Step 3: Depositing cash in your Cryptocurrency account
You can start buying cryptocurrencies once you have the necessary founds in your account to make the purchase.
You can deposit money into your account by making a payment with a debit or credit card .As said connecting your account with your exchange can sometimes trigger transaction fees so you have to pay attention to the percentage of it .It all depends from your bank and the exchange you are using .For example, when you make a cash advance using a card you may have to pay the provider as much as 5% of the transaction amount. This is in addition to any fees that your exchange/broker may charge to complete the process. Depending on the funding method you’re using, plus the exchange or broker that you’ve decided to use, you may have to wait a few days before the money that you’ve deposited is available with which to buy cryptocurrency.
Step 4: Place a Cryptocurrency order
Cryptocurrency exchanges offer the same level of features as their stock brokerage counterparts .Crypto exchanges today offer a number of order types and ways to invest. There are thousands of cryptocurrencies to choose from, including the best-known versions such as Bitcoin and Ethereum. Most exchanges and brokers allow customers to buy fractional shares of certain cryptocurrencies(for example these two mentioned above) . Once you’ve decided what cryptocurrency to buy Go to the Buy/Sell option on the exchanges platform you are using(its most commonly in the right corner or somewhere you can’t miss it ).After choosing your payment method, clicking on the buy panel you are getting an option to chose and select the assets you’d like to purchase .Enter the amount of money you would spend on this particular crytpocurrency .And Click Buy-Preview Buy to confirm the purchase .And if all the details are correct ,clicking the Buy option is where you complete you purchase and now you own a crytocurrency.
Step 5: Storing the Cryptocurrency
After making the purchase ,your cryptocurrency will be placed on your account exchange ,but besides the exchange there are more secure options for storing it .Having it in your personal wallet is always the safest option since you gain all the control over the private keys to your funds. It also gives you the ability to store funds away from an exchange and avoid the risk of your exchange getting hacked and losing your funds (It is very unlikely to happen but you never know).
How to chose between keeping the cryptocurrency on your exchange or having it in your online or physical wallet .The most recommendable option , especially for new users to crypto is keeping the assets on your exchange .Since as a beginner you are not going to invest your whole house and lifesavings .Keeping the smaller amount of crypto on your exchange is the best option.
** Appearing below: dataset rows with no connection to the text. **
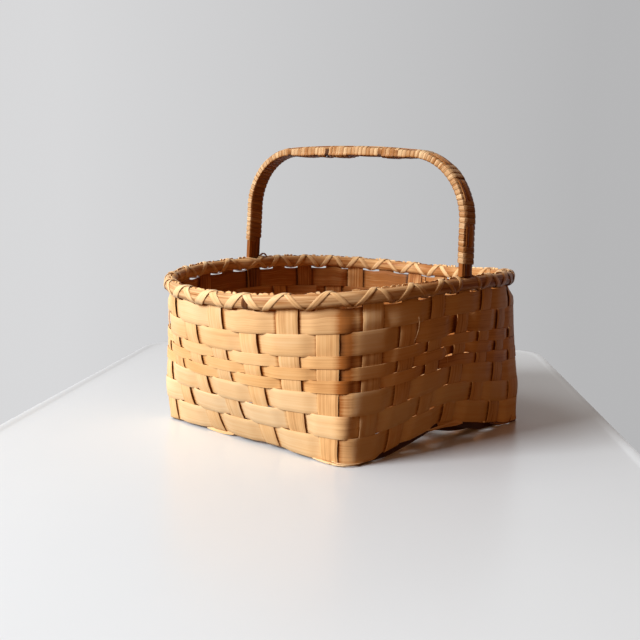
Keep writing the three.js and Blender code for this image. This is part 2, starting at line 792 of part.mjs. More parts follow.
function buildRim() {
  const group = new THREE.Group();
  const backStake = stakesEachWay + 1;
  const backGap = 2 * stakesEachWay - 1;
  group.add(namedMesh("rim_hoop_outer", hoopGeometry(1, outerHoopThickness, backStake), 0xd9ae78, 0.6));
  group.add(namedMesh("rim_hoop_inner", hoopGeometry(-1, innerHoopThickness, backStake + 3), 0xcfa067, 0.6));
  group.add(namedMesh("rim_filler", fillerGeometry(backStake), 0xb98752));
  const strands = { rim_lashing_a: 1, rim_lashing_b: -1 };
  for (const [name, direction] of Object.entries(strands)) {
    const path = lashingPath(backGap, direction);
    const foldLength = lashWidth * lashSlantRatio;
    group.add(namedMesh(name, stripAlong(path, foldLength, lashThickness), 0xdcb883, 0.6));
    console.log(`${name}: least gap between turns ${leastTurnGap(path, 6, foldLength).toFixed(2)} mm`);
  }
  return group;
}

function buildHandle() {
  const group = new THREE.Group();
  group.position.y = handleY;
  const line = bowLine();
  const length = bowLength(line);
  group.add(namedMesh("handle_bow", bowGeometry(), 0xb07c48, 0.65));
  group.add(namedMesh("handle_overlay", overlayGeometry(line), 0x9a6a3c));
  const lengths = ["handle_wrap_right", "handle_wrap_top", "handle_wrap_left"];
  const span = length / lengths.length;
  lengths.forEach((name, i) => {
    const path = wrapPath(line, i * span + wrapJoint / 2, (i + 1) * span - wrapJoint / 2);
    group.add(namedMesh(name, stripAlong(path, wrapWidth, wrapThickness), 0xdab480, 0.6));
    console.log(`${name}: least gap between turns ${leastTurnGap(path, 4, wrapWidth).toFixed(2)} mm`);
  });
  return group;
}

const basket = new THREE.Group();
basket.add(buildStakes(), buildWeavers(), buildRim(), buildHandle());

export default basket;
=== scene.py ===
import math
import random
from bisect import bisect
from itertools import accumulate, cycle

import bmesh
import bpy
from mathutils import Matrix, Vector, noise


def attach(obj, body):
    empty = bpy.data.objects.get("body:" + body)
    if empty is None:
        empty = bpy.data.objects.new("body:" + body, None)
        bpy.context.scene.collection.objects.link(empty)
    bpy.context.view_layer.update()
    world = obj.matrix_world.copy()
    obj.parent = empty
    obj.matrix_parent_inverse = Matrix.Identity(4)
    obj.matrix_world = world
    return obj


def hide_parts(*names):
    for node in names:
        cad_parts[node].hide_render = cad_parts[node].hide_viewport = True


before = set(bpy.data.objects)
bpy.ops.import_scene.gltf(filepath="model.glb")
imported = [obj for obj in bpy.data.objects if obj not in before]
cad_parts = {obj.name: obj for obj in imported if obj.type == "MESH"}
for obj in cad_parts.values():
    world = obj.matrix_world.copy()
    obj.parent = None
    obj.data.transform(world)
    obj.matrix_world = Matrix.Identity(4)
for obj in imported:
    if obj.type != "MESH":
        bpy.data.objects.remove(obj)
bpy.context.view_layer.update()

chance = random.Random(41)
print("frame loaded,", len(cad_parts), "nodes")

# sizes are in metres, and nearly all are the ones that the solids were built with
weave = {
    "thickness": 0.0012,
    "clearance": 0.0004,
    "stakeWidth": 0.020,
    "wideRow": 0.0212,
    "narrowRow": 0.0111,
    "rowGap": 0.0009,
    "rowOrder": "WWWNNNWW",    # from the bottom up, W wide and N narrow
    "stakesEachWay": 7,
    "levelRun": 0.0008,
    "pitchAlongX": 0.0415,
    "pitchAlongY": 0.0396,
    "handleRoom": 0.0054,      # extra room beside the handle's stakes
    "middleStakeY": 0.010,
    "slackFront": 0.0103,
    "slackBack": 0.0045,
    "bend": 0.0045,
    "cornerRadius": 0.016,
    "ridgeHeight": 0.018,
    "ridgeRounding": 0.1,
    "sideArch": 0.0018,        # flatter than in the solids
    "footMargin": 0.001,
    "belly": 0.7,
    "cornerFullness": 0.0072,  # how far the corners of the walls bulge halfway up
    "fullPower": 5,            # how closely the bulge keeps to the corners
    "fullFrom": (0, 0.3),      # start and run of its growth up the wall, and of its end
    "fullTo": (1, -0.10),
    "lastStakeLean": 0.0060,   # how far the front wall's last stake stands back from the near corner
}
rim = {
    "halfX": 0.1601,
    "halfY": 0.1811,
    "roundness": 2.64,
    "saddle": 0.0058,
    "ripple": -0.0006,
    "slopeX": -0.0147,
    "slopeY": 0.032,
    "frontCorner": 44.5,       # degrees from X where a base corner meets the rim
    "backCorner": 48.5,
    "hoopRise": 0.0032,
    "hoopHeight": 0.0132,
    "outerThickness": 0.006,
    "innerThickness": 0.005,
    "seat": 0.0010,            # from the middle of a stake to the flat of a hoop
    "legRoom": 0.0034,         # how far the inner hoop bows in at a handle leg
    "squareness": 2.6,         # of the round that both hoops share
    "scarfTip": 0.0005,
    "scarfGap": 0.0003,
}
nudge, nudgeUp = 0.0005, 0.01   # half the steps over which slopes are measured

crossing = weave["thickness"] + weave["clearance"]
halfSplint = weave["thickness"] / 2
halfStake = weave["stakeWidth"] / 2
perFace = weave["stakesEachWay"]
outermost = (perFace - 1) // 2
stakeCount = 4 * perFace
handleStakes = [outermost, 2 * perFace + outermost]
edgeRoom = halfStake + weave["levelRun"] + weave["bend"]
stakeReachX = outermost * weave["pitchAlongX"]
stakeReachY = outermost * weave["pitchAlongY"] + weave["handleRoom"]
baseHalfX = stakeReachX + edgeRoom
baseFront = weave["middleStakeY"] - stakeReachY - edgeRoom - weave["slackFront"]
baseBack = weave["middleStakeY"] + stakeReachY + edgeRoom + weave["slackBack"]
baseMiddleY = (baseFront + baseBack) / 2
baseHalfY = (baseBack - baseFront) / 2
baseLift = halfSplint + crossing / 2
footX = stakeReachX - halfStake - weave["footMargin"]
footY = stakeReachY - abs(weave["middleStakeY"] - baseMiddleY) - halfStake - weave["footMargin"]
rowWidths = [weave["wideRow"] if kind == "W" else weave["narrowRow"] for kind in weave["rowOrder"]]
wallHeight = weave["bend"] + sum(rowWidths) + weave["rowGap"] * (len(rowWidths) - 1)
bendShare = weave["bend"] / wallHeight
rimBottom = baseLift + wallHeight
hoopTop = rim["hoopRise"] + rim["hoopHeight"]
rimCorners = [-rim["frontCorner"], rim["backCorner"], 180 - rim["backCorner"],
              180 + rim["frontCorner"], 360 - rim["frontCorner"]]
# where the stakes leave the base for each wall
bendStarts = [baseHalfX - weave["bend"], baseBack - weave["bend"],
              weave["bend"] - baseHalfX, baseFront + weave["bend"]]


def mix(a, b, share):
    return a + (b - a) * share


def clamp(x, low=0.0, high=1.0):
    return min(high, max(low, x))


def smooth(x):
    x = clamp(x)
    return x * x * (3 - 2 * x)


def ease(x, start, run):        # from 0 at start to 1 a run further on; a negative run goes backwards
    return smooth((x - start) / run)


def curved(start, corner, end, u):      # a place on a curve that bends round a corner
    return start * (1 - u) ** 2 + corner * 2 * u * (1 - u) + end * u ** 2


def hump(share, power, trim=0.0):       # up and down again over a stretch; trim leaves out its low ends
    return math.sin(math.pi * (trim + (1 - 2 * trim) * share)) ** power


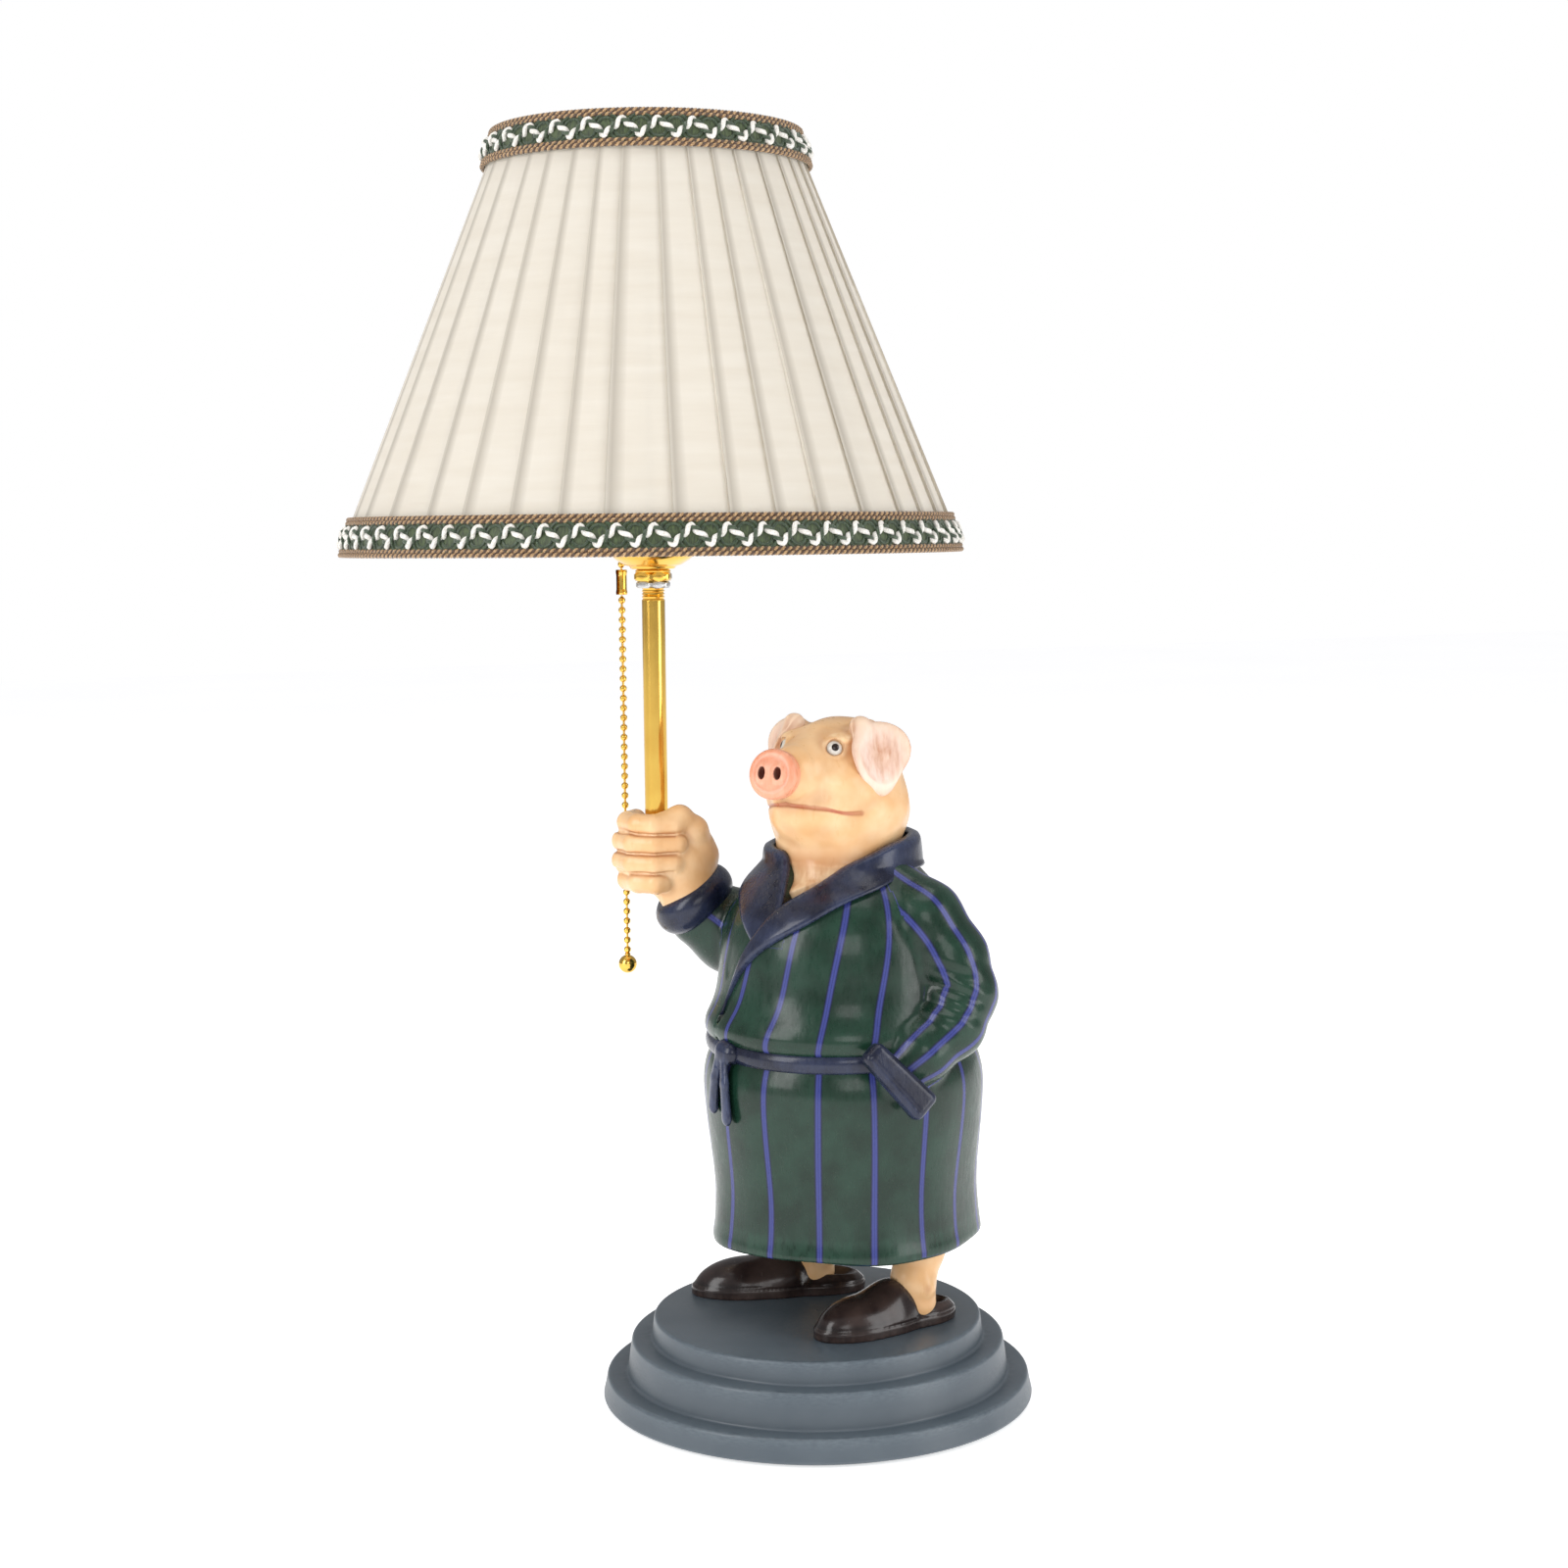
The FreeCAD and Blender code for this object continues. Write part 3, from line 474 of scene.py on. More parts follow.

At least until you get more experienced in this field(investing an learning at least for a period of 6 months).
For the more experienced users and control freaks that want to have completely control of their private keys and assets is the option of keeping the crypto in your online or physical hardware wallets .They can be divided in two options and those are Hot and Cold wallets.
Hot wallets run on internet-connected devices such as computers ,phones or tablets .They are online wallets that store your private keys and assets. These wallets are best for small amounts of cryptocurrency or cryptocurrency that you are actively trading on an exchange .That’s because of the fact that their being online can create vulnerability and higher risk of theft since they remain connected to the web.
In contrast, cold wallets are not connected to the internet, making them a more secure option for holding cryptocurrency. They can be found in forms such as USB or Hard drive devices. They are also referred to as offline wallets since they are not in any way connected to the internet .Making them the safest option for your private keys and assets .But still, nothing is without risk since losing them or losing the key codes to the wallet ,or even if the device should fail in some way ,you may never be able to retrieve you cryptocurrency. It still represents the safest option from thieves and frauds and hacking to.
It is most recommendable for people who store larger amounts of assets .Since you have completely control of everything. But still the question remains is it safe from your mistakes.
Even after knowing how to buy any cryptocurrency, it is not recommendable to do it the exact moment. When it comes to investing in this technology, there are many facets to consider. Cryptocurrency may offer the potential for a high level of returns, but also the possibility of significant price volatility as well as losses. For these reasons, whether cryptocurrency is a good investment may depend on the profile of the particular investor. It is recommendable that you first explore the Market and the prices. Learning how to manage the risk and create a strategy for trading can take up some more time than you are expecting. But having a great strategy with the knowledge will make your chances of making money a lot better. You should be aware of the fact that crypto isn’t something for short-term money making. It is and should be for long term. The most common mistakes are made by novice traders that are panic selling or thinking they can make millions over night. So with all that said, take your time and study this area of investing. Don’t hurry since it’s going to be here for a while and its going to be a normal part of our everyday lives.